Chemical shielding and electric field gradient tensors of disodium 5′-adenosine triphosphate trihydrate determined by solid-state NMR spectroscopy and ab initio calculations

Abstract

The tri-phosphate and sodium ion environments in well crystallized disodium 5′adenosine triphosphate trihydrate (ATP•3H2O) are investigated using high-resolution solid-state NMR spectroscopy and ab initio calculations. The six inequivalent phosphorus sites resolved in 31P MAS spectra have been assigned on the basis of experimentally obtained results and theoretical ab initio quantum chemical calculations of 31P chemical shielding tensors with increased numerical accuracy.
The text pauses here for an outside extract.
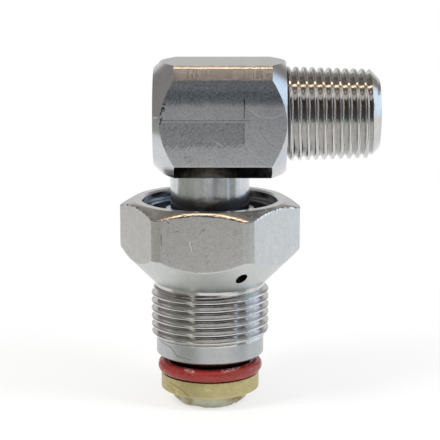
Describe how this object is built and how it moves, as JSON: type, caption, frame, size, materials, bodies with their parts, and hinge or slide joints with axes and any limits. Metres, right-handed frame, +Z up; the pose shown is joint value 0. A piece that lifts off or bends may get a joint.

Aided by 31P-31P dipolar connectivity established in DQ-SQ correlation experiment and DFT calculations carried out at the B3LYP/(aug-cc-pDVZ(3s,2p,1d), 6–31G(d,p)) level, phosphorus resonance assignments in MAS spectra have been made and the 31P chemical shielding anisotropies and tensor orientations in the molecule-fixed frame have been determined. 31P shielding tensors are found to be oriented with the most shielded direction nearly perpendicular to the O-P-O plane involving the two adjoining oxygens. The complete resolution of the four sodium sites has been achieved from 3Q-MAS experiments performed at 7.05 T and this has enabled 23Na quadrupole parameters to be determined experimentally and compared with theoretical calculations. Besides aiding a partial resonance assignment of the 23Na 3Q-MAS spectrum, our HF/6–311++G(2d,2p) calculations of 23Na EFG tensors show that for two sodium sites which are tightly coordinated the orientation of the EFG tensor is distinct. These exhibit unique directions along which the field gradient is the smallest and largest.